Dawod explained that after the fall of Saddam Hussein in 2003 and the dissolving of the Iraqi army, many former soldiers joined armed groups to help retrieve some of their lost power and authority.

“Mosul and its surroundings have always supplied numerous men to the Iraqi army, whether it was under the Ottoman Empire or under the British occupation,” Dawod said. “While in 2003 the United States dissolved the Iraqi army, many of its high-ranking generals and soldiers were sent back to their homes, humbled, without a salary, and with the impression that they had lost the political power that was now reserved to Shias. Some entered the opposition, then fought for terrorist groups.”

A wide array of musicians are available in Mohanad’s shop near Mosul University (MEE/Sebastien Castelier)

Despite being a minority, Sunnis ruled Iraq from 1932 until Saddam Hussein was toppled in the US-led invasion of 2003, when elections put Iraq’s Shia majority in charge of the government.

According to Dawod, after this Mosul – with a majority Sunni population – became more conservative and many former soldiers joined armed groups that ban music. Thus the city’s tradition of art and tolerance receded.

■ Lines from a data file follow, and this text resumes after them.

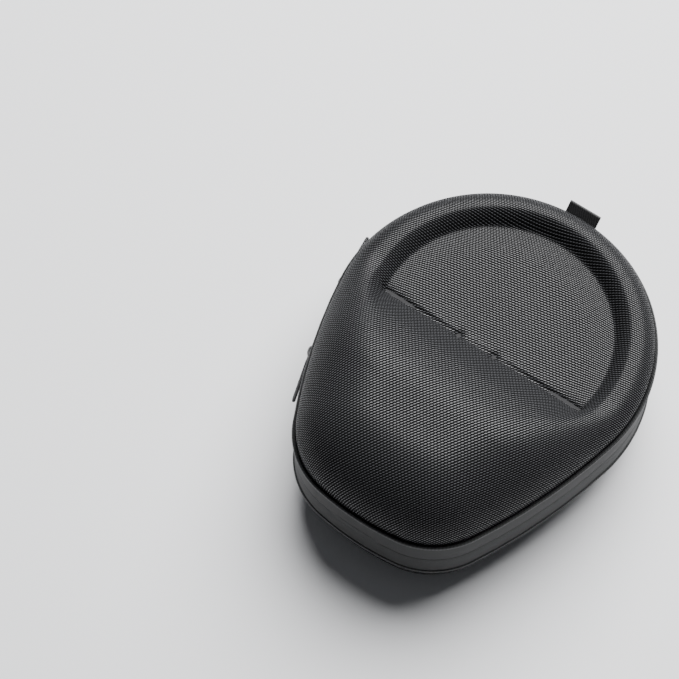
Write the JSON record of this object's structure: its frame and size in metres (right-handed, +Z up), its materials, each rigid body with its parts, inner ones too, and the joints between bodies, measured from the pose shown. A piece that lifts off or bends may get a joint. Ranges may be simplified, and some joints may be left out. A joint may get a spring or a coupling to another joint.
{
  "type": "headphone carrying case",
  "caption": "Clamshell carrying case for a headset: moulded fabric-covered lid and base, zipped band, hinged at the flat end, with a sunk round recess in the lid.",
  "frame": {"origin": "middle of the flat underside that the case rests on, halfway along the zipped band's length", "axes": "+Z up, +Y towards the round end with the pull tab, the hinge is along the flat end at -Y, +X to the right seen from the hinge"},
  "size_m": [0.205, 0.247, 0.104],
  "materials": {
    "nylon_weave": "matte",
    "eva_foam": "matte",
    "soft_lining": "matte",
    "zip_tape": "matte",
    "piping": "satin",
    "binding_tape": "matte",
    "zip_coil": "satin",
    "mesh": "matte",
    "elastic": "matte",
    "slider_metal": "satin",
    "puller_cord": "matte",
    "webbing": "matte"
  },
  "bodies": {
    "base": {"base_cover": "nylon_weave", "base_bottom_panel": "nylon_weave", "base_shell": "eva_foam", "base_lining": "soft_lining", "base_zip_band": "zip_tape", "base_piping": "piping", "base_binding": "binding_tape", "base_zip_coil": "zip_coil", "hinge_gusset": "binding_tape", "zip_end_stops": "slider_metal", "island_foam": "eva_foam", "island_cover": "soft_lining"},
    "lid": {"lid_cover": "nylon_weave", "lid_shell": "eva_foam", "lid_lining": "soft_lining", "lid_zip_band": "zip_tape", "lid_piping": "piping", "lid_binding": "binding_tape", "lid_zip_coil": "zip_coil", "pocket_mesh": "mesh", "pocket_binding": "binding_tape", "pocket_elastic": "elastic", "lid_pull_tab": "webbing"},
    "front_slider": {"front_slider": "slider_metal", "front_slider_crown": "slider_metal"},
    "front_puller": {"front_puller_link": "slider_metal", "front_puller_strap": "puller_cord"},
    "rear_slider": {"rear_slider": "slider_metal", "rear_slider_crown": "slider_metal"},
    "rear_puller": {"rear_puller_link": "slider_metal", "rear_puller_strap": "puller_cord"}
  },
  "joints": [
    {"name": "lid_hinge", "type": "hinge", "parent": "base", "child": "lid", "pos_m": [0, -0.12, 0.0475], "axis": [1, 0, 0], "range_deg": [0, 160]},
    {"name": "front_slider_run", "type": "hinge", "parent": "base", "child": "front_slider", "pos_m": [0, 0.022, 0.0475], "axis": [0, 0, -1], "range_deg": [0, 194.5]},
    {"name": "rear_slider_run", "type": "hinge", "parent": "base", "child": "rear_slider", "pos_m": [0.26187, 0.0741, 0.0475], "axis": [0, 0, 1], "range_deg": [-5.9, 7.6]},
    {"name": "front_puller_flip", "type": "hinge", "parent": "front_slider", "child": "front_puller", "pos_m": [-0.10046, 0.00896, 0.0475], "axis": [0, 0, 1], "range_deg": [0, 170]},
    {"name": "rear_puller_flip", "type": "hinge", "parent": "rear_slider", "child": "rear_puller", "pos_m": [-0.08793, -0.04116, 0.0475], "axis": [0, 0, -1], "range_deg": [0, 170]}
  ]
}
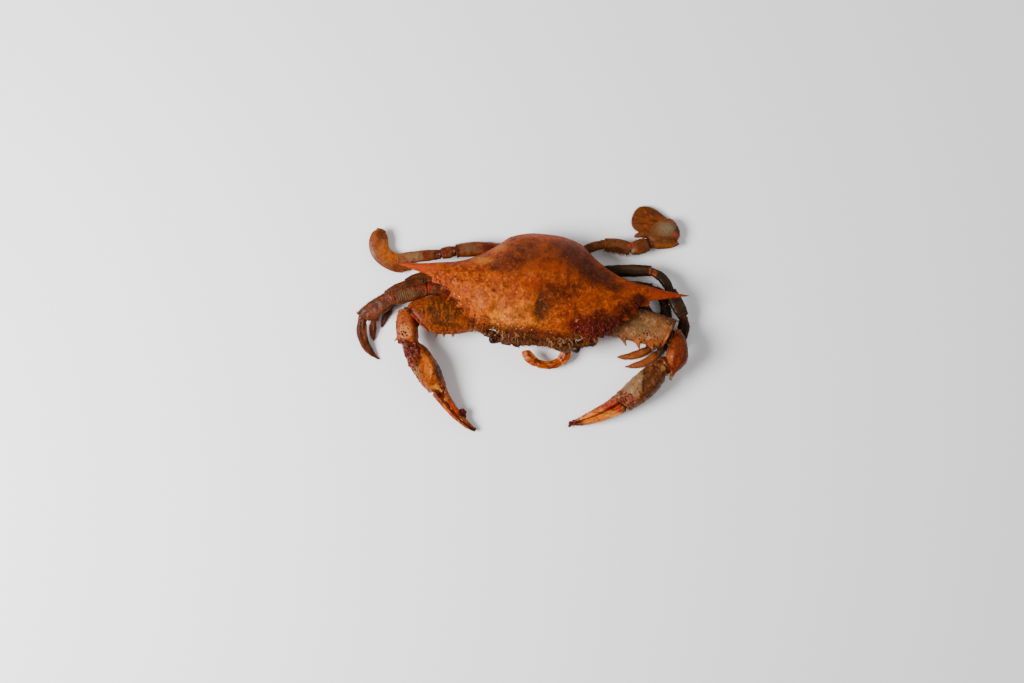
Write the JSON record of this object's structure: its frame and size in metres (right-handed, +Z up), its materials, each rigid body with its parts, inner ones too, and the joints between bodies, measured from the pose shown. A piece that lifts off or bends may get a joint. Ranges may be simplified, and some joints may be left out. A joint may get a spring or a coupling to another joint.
{
  "type": "cooked crab",
  "caption": "Whole cooked crab lying on its belly, with a wide spined shell, slender curved claws, walking legs and paddle-shaped rear legs.",
  "frame": {"origin": "on the table under the middle of the body, halfway between the tips of the shell's two side spines", "axes": "+X to the crab's side spine on the right as seen from above with the claws nearest, -Y to the claws and eyes, +Y to the rear paddles, +Z up"},
  "size_m": [0.1896, 0.1416, 0.0401],
  "materials": {
    "shell": "cooked shell, orange, finely grained, wet in places",
    "belly": "cooked shell, pale, satin",
    "claw": "cooked shell, mottled orange and olive, half gloss",
    "claw_finger": "cooked shell, red-orange, half gloss",
    "leg": "cooked shell, dark brown, half gloss",
    "swim_leg": "cooked shell, amber brown, half gloss",
    "mouth": "cooked shell, orange, satin",
    "eye": "dark, glossy"
  },
  "bodies": {
    "root": {"belly": "belly", "carapace": "shell", "left_claw_carpus": "claw", "left_claw_finger": "claw_finger", "left_claw_ischium": "claw", "left_claw_merus": "claw", "left_claw_palm": "claw", "left_eye": "eye", "left_front_leg_carpus": "leg", "left_front_leg_dactyl": "leg", "left_front_leg_merus": "leg", "left_front_leg_propodus": "leg", "left_middle_leg_carpus": "leg", "left_middle_leg_dactyl": "leg", "left_middle_leg_merus": "leg", "left_middle_leg_propodus": "leg", "left_mouth_plate": "belly", "left_rear_leg_carpus": "leg", "left_rear_leg_dactyl": "leg", "left_rear_leg_merus": "leg", "left_rear_leg_propodus": "leg", "left_swim_leg_carpus": "swim_leg", "left_swim_leg_dactyl": "swim_leg", "left_swim_leg_merus": "swim_leg", "left_swim_leg_propodus": "swim_leg", "mouth_leg_palp": "mouth", "mouth_leg_root": "mouth", "right_claw_carpus": "claw", "right_claw_finger": "claw_finger", "right_claw_ischium": "claw", "right_claw_merus": "claw", "right_claw_palm": "claw", "right_eye": "eye", "right_front_leg_carpus": "leg", "right_front_leg_dactyl": "leg", "right_front_leg_merus": "leg", "right_front_leg_propodus": "leg", "right_middle_leg_carpus": "leg", "right_middle_leg_dactyl": "leg", "right_middle_leg_merus": "leg", "right_middle_leg_propodus": "leg", "right_mouth_plate": "belly", "right_rear_leg_carpus": "leg", "right_rear_leg_dactyl": "leg", "right_rear_leg_merus": "leg", "right_rear_leg_propodus": "leg", "right_swim_leg_carpus": "swim_leg", "right_swim_leg_dactyl": "swim_leg", "right_swim_leg_ischium": "swim_leg", "right_swim_leg_merus": "swim_leg", "right_swim_leg_propodus": "swim_leg", "tail_flap": "belly"}
  },
  "joints": []
}
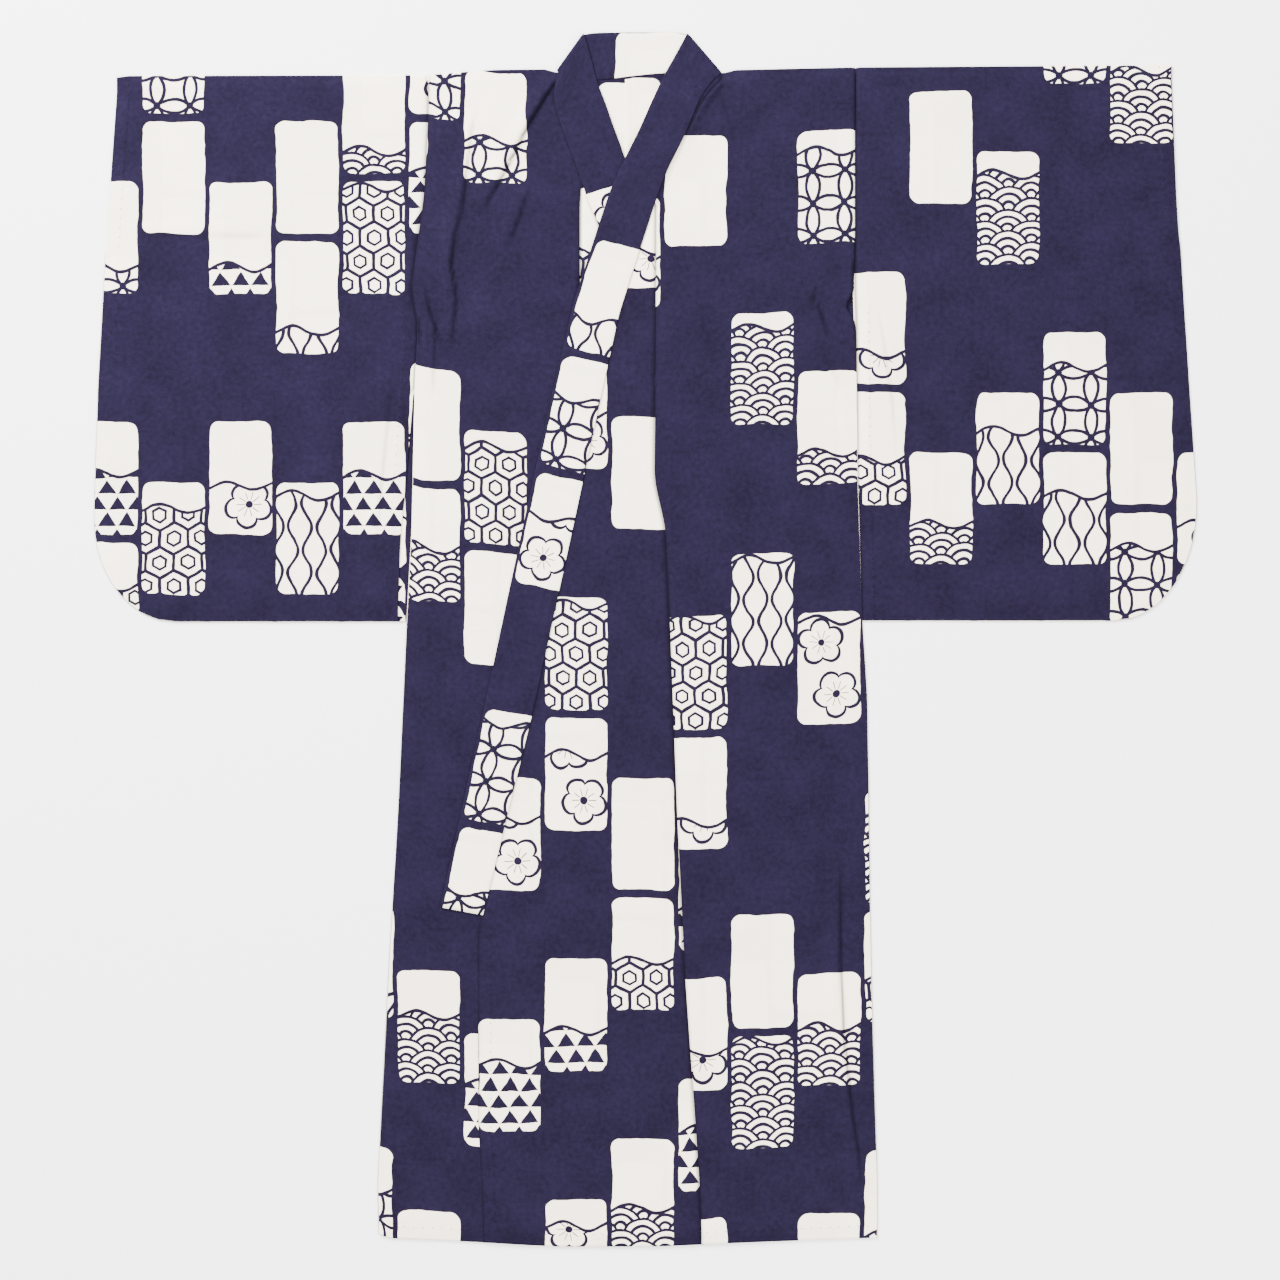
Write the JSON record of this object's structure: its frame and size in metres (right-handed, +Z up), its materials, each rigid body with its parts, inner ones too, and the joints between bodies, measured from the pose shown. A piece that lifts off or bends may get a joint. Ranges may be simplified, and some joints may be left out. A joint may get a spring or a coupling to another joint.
{
  "type": "cotton yukata",
  "caption": "Unlined cotton yukata laid flat with its front up: straight body halves, overlap panels, wide sleeves with rounded corners and a long folded collar, closed left over right",
  "frame": {"origin": "middle of the outline seen from above, on the surface that the garment lies on", "axes": "+Y towards the neck, +X towards the viewer's right (the wearer's left sleeve), +Z up from the surface"},
  "size_m": [1.1664, 1.2828, 0.0072],
  "materials": {
    "printed_cotton": "matt plain-woven cotton, dyed navy with off-white blocks"
  },
  "bodies": {
    "root": {"body_right": "printed_cotton", "body_left": "printed_cotton", "okumi_right": "printed_cotton", "okumi_left": "printed_cotton", "sleeve_right": "printed_cotton", "sleeve_left": "printed_cotton", "collar": "printed_cotton"}
  },
  "joints": []
}
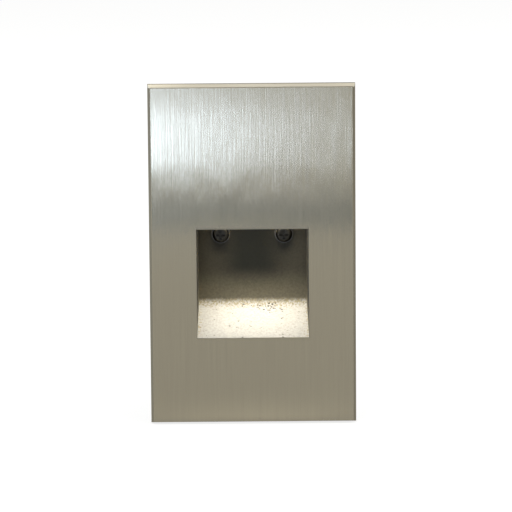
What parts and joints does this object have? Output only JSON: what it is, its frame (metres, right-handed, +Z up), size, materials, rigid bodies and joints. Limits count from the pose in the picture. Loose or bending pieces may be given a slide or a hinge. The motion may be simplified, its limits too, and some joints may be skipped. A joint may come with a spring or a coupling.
{
  "type": "recessed step light",
  "caption": "Recessed wall step light: brushed metal faceplate with a square scoop recess lit by a hidden lamp above it, on a cast housing for a single-gang device box.",
  "frame": {"origin": "midpoint of the two device-box screw holes, in the plane of the wall's surface", "axes": "+Z up along the faceplate's long side, +Y into the wall, so the brushed face looks along -Y, +X to the viewer's right"},
  "size_m": [0.0762, 0.0455, 0.127],
  "materials": {
    "brushed_face": "vertically brushed face, as-cast scoop",
    "foam_black": "closed-cell foam",
    "plate_screw": "plain steel, turned head",
    "washer_nylon": "moulded sealing washer",
    "zinc_steel": "zinc plated, pressed",
    "zinc_screw": "zinc plated",
    "earth_green": "green dyed zinc plating",
    "housing_paint": "die cast, lightly shot blasted",
    "sink_aluminium": "milled, clear anodised",
    "retainer_steel": "stamped stainless",
    "pad_grey": "silicone thermal pad",
    "board_white": "white solder mask",
    "led_glow": "phosphor under clear silicone",
    "nylon_white": "moulded nylon",
    "reflector_white": "white polycarbonate",
    "silicone": "moulded silicone",
    "lens_frost": "frosted polycarbonate",
    "lead_red": "PVC insulation",
    "lead_black": "PVC insulation",
    "rubber_black": "moulded rubber",
    "board_green": "green solder mask",
    "ferrite": "sintered ferrite",
    "coil_tape": "polyester winding tape",
    "can_black": "sleeved aluminium can",
    "can_blue": "sleeved aluminium can",
    "film_yellow": "moulded box",
    "fuse_ceramic": "ceramic tube, plated caps",
    "varistor_blue": "epoxy dip",
    "epoxy_black": "moulded epoxy",
    "terminal_green": "moulded nylon",
    "cover_black": "moulded, light texture"
  },
  "bodies": {
    "wall_unit": {"mounting_strap": "zinc_steel", "strap_screws": "zinc_screw", "earth_screw": "earth_green", "rear_housing": "housing_paint", "heat_sink": "sink_aluminium", "heat_sink_screws": "zinc_screw", "thermal_pad": "pad_grey", "led_board": "board_white", "led_chips": "led_glow", "led_connector": "nylon_white", "reflector": "reflector_white", "lens_gasket": "silicone", "lens": "lens_frost", "lens_retainer": "retainer_steel", "lens_screws": "zinc_screw", "led_lead_positive": "lead_red", "led_lead_negative": "lead_black", "lead_seal": "rubber_black", "driver_board": "board_green", "driver_board_screws": "zinc_screw", "transformer_core": "ferrite", "transformer_coil": "coil_tape", "input_capacitor": "can_black", "output_capacitor": "can_blue", "film_capacitor": "film_yellow", "filter_choke": "ferrite", "fuse": "fuse_ceramic", "varistor": "varistor_blue", "bridge_rectifier": "epoxy_black", "control_chip": "epoxy_black", "input_terminal": "terminal_green", "output_connector": "nylon_white", "rear_cover": "cover_black", "cover_gasket": "silicone", "cover_screws": "zinc_screw", "lead_grommet": "rubber_black"},
    "faceplate": {"faceplate": "brushed_face", "wall_gasket": "foam_black"},
    "washer_left": {"screw_washer_left": "washer_nylon"},
    "screw_left": {"faceplate_screw_left": "plate_screw"},
    "washer_right": {"screw_washer_right": "washer_nylon"},
    "screw_right": {"faceplate_screw_right": "plate_screw"}
  },
  "joints": [
    {"name": "faceplate_lift", "type": "slide", "parent": "wall_unit", "child": "faceplate", "axis": [0, -1, 0], "range_m": [0, 0.03]},
    {"name": "screw_left_travel", "type": "slide", "parent": "faceplate", "child": "washer_left", "axis": [0, -1, 0], "range_m": [0, 0.007]},
    {"name": "screw_left_turn", "type": "hinge", "parent": "washer_left", "child": "screw_left", "pos_m": [-0.0118, 0, 0.0047], "axis": [0, -1, 0], "range_deg": [0, 3600]},
    {"name": "screw_right_travel", "type": "slide", "parent": "faceplate", "child": "washer_right", "axis": [0, -1, 0], "range_m": [0, 0.007]},
    {"name": "screw_right_turn", "type": "hinge", "parent": "washer_right", "child": "screw_right", "pos_m": [0.0118, 0, 0.0047], "axis": [0, -1, 0], "range_deg": [0, 3600]}
  ],
  "couplings": [
    {"joint": "screw_left_turn", "follows": "screw_left_travel", "rad_per_m": 8976},
    {"joint": "screw_right_turn", "follows": "screw_right_travel", "rad_per_m": 8976}
  ]
}
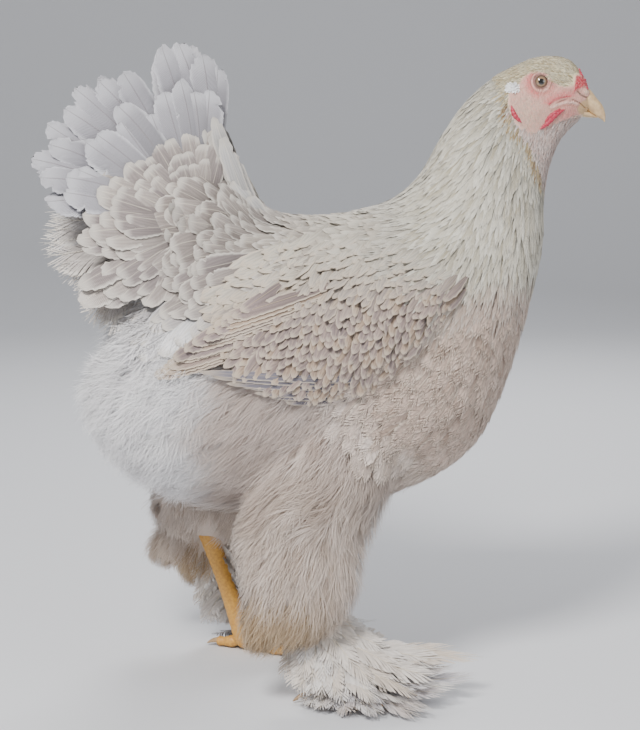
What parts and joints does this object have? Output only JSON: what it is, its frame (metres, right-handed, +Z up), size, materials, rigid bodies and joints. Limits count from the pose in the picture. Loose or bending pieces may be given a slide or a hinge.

“Some joined because they were opportunistic, while others joined because over time, they became convinced of the cause. In particular, there was an overwhelming will to belong to something which would distinguish itself from the international coalition, from the power of Baghdad,” he said.

On Jamira street, in front of the immense university of Mosul that was destroyed by bombardments, and used by IS as a headquarters, Mohannad, a 24-year-old CD seller who preferred not to give his last name, reopened his shop 10 days ago.

“IS came, closed my store and burned my CDs,” he said.

But today he is back in business and CDs by Celine Dion, Justin Bieber or Pitbull are available once again in east Mosul for 1500 Iraqi dinars ($1.30).